After we have done so, we will utilize a few functions from the sp
package. First, we will use SpatialPolygons
(and associated function Polygons
) to construct the squares around each hydrant. Then, the function over
will tell us which violation location points land within the hydrant hitboxes we have created.
# distance in meters
d = 10
square_coord <- function(lat, long, dist = 5){
point_init <- destPoint(c(long, lat), b = 0, d = dist)
point1 <- destPoint(point_init, b = 270, d = dist) %>% as.data.frame()
point2 <- destPoint(point1, b = 180, d = dist*2) %>% as.data.frame()
point3 <- destPoint(point2, b = 90, d = dist*2) %>% as.data.frame()
point4 <- destPoint(point3, b = 0, d = dist*2) %>% as.data.frame()
sq <- bind_rows(point1, point2, point3, point4, point1)
x <- sq %>% pull(lat)
y <- sq %>% pull(lon)
out_mat <- cbind(x, y)
return(out_mat)
}
to_poly <- function(polymat, id){
poly <- Polygons(list(Polygon(polymat)), ID = id)
return(poly)
}
first_step <- hydrant_actual %>%
mutate(
sq = map2(.x = lat, .y = long, ~square_coord(lat = .x, long = .y, dist = d)),
polys = map2(sq, unitid, to_poly)
) %>%
select(polys) %>%
pull(polys)
squares <- SpatialPolygons(first_step)
# now, get points ready
x = hydrant_lat_long %>% pull(lat)
y = hydrant_lat_long %>% pull(long)
xy = cbind(x,y)
dimnames(xy)[[1]] = hydrant_lat_long %>% pull(summons_number)
pts = SpatialPoints(xy)
# check if drawn squares have points in them
hits <- over(squares, pts, returnList = TRUE)
hit_hydrants <- tibble(id = names(hits), hits = hits)
hit_hydrants1 <- hit_hydrants %>% unnest(hits)
hit_hydrants2 <- hit_hydrants1 %>% group_by(id) %>% summarise(num_hits = n()) %>% arrange(-num_hits)
isolated_hydrants <- inner_join(hydrant_actual, hit_hydrants2, by = c("unitid" = "id"))
We see that there are 837 hydrants. We will first reverse geocode the hydrant coordinates to allow the output to be more useful to the human user. We will use the revgeo
function from the revgeo
package and use Google’s reverse geocode API to get the addresses. Since using Google’s API is not exactly free, we will perform this once and save the addresses in a CSV file.
hydrant_loc <- revgeo(isolated_hydrants %>% pull(long), isolated_hydrants %>% pull(lat), provider = "google", API = "API") # API key has been removed
address <- hydrant_loc %>% unlist()
hydrant_loc <- bind_cols(isolated_hydrants, address = address)
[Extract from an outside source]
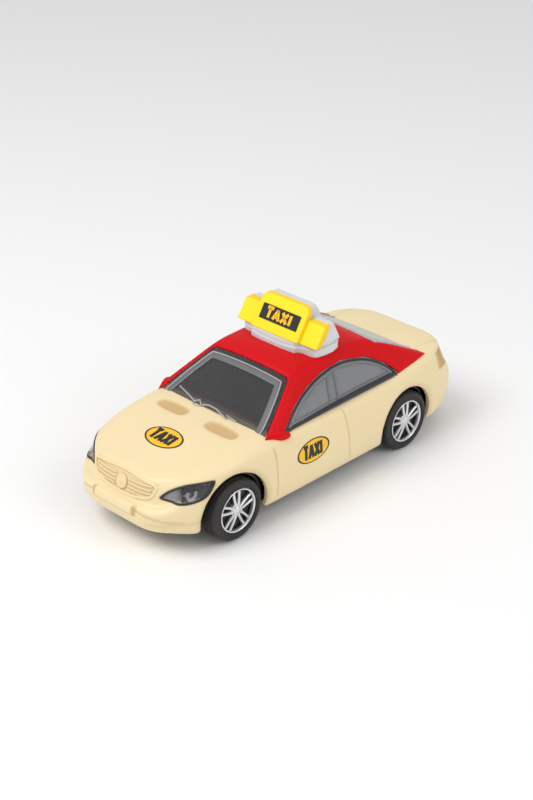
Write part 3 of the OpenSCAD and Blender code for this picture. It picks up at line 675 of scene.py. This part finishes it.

write_csv(hydrant_loc, "isolated_hydrant_loc.csv")
Let’s now create our plot!
isolated_hydrants <- read_csv("isolated_hydrant_loc.csv")
isolated_hydrants_plot <-
isolated_hydrants %>%
mutate(
borough = "Hydrant",
textlab = paste0("Number of Associated Violations: ", num_hits, "\nAddress: ", address)
)
hydrant_plot <-
hydrant_lat_long %>%
plot_ly(
lat = ~lat,
lon = ~long,
type = "scattermapbox",
mode = "markers",
alpha = 0.01,
color = ~borough,
text = ~textlab,
colors = "viridis")
plot <- hydrant_plot %>% add_trace(
data = isolated_hydrants_plot,
lat = ~lat,
lon = ~long,
type = "scattermapbox",
mode = "markers",
size = ~num_hits,
text = ~textlab,
color = ~borough,
marker = list(
color = "red"
),
alpha = 0.5
)
plot %>% layout(
mapbox = list(
style = 'carto-positron',
zoom = 9,
center = list(lon = -73.9, lat = 40.7)),
title = "<b> Most Frequently Ticketed Hydrants</b>",
legend = list(title = list(text = "Borough of Violation or Hydrant", size = 9),
orientation = "h",
font = list(size = 9)))
Interestingly, it seems that the hydrant whose hitbox intersected the most violation points is located in Queens. The following table shows the ten most frequently ticketed hydrants:
hydrants_table <-
isolated_hydrants %>%
arrange(-num_hits) %>%
filter(row_number() <= 10) %>%
select(unitid, address, num_hits) %>%
rename(
c("Hydrant ID" = "unitid", "Hydrant Address" = "address", "Number of Tickets" = "num_hits")
)
hydrants_table %>% knitr::kable()
Hydrant ID | Hydrant Address | Number of Tickets |
---|---|---|
H301940 | 2 Atlantic Ave., Pier 7, Brooklyn, NY 11201, USA | 40 |
H202171 | 522 Morris Ave, Bronx, NY 10451, USA | 34 |
H311717 | 150 Graham Ave, Brooklyn, NY 11206, USA | 26 |
H107599 | 25 James St, New York, NY 10038, USA | 21 |
H420999 | 197-50A Peck Ave, Fresh Meadows, NY 11365, USA | 16 |
H205952 | 530 E 144th St, Bronx, NY 10454, USA | 15 |
H203269 | 1468 College Ave, Bronx, NY 10457, USA | 15 |
H101773 | Minetta Green, S/e Corner Minetta Lane and, 6th Ave, New York, NY 10012, USA | 14 |
H332046 | 8 Old Fulton St, Brooklyn, NY 11201, USA | 14 |
H326869 | 11 Schenck Ct, Brooklyn, NY 11207, USA | 13 |
It is important to note that the above spatial analysis will only be as precise as the geocoded violation coordinates will be.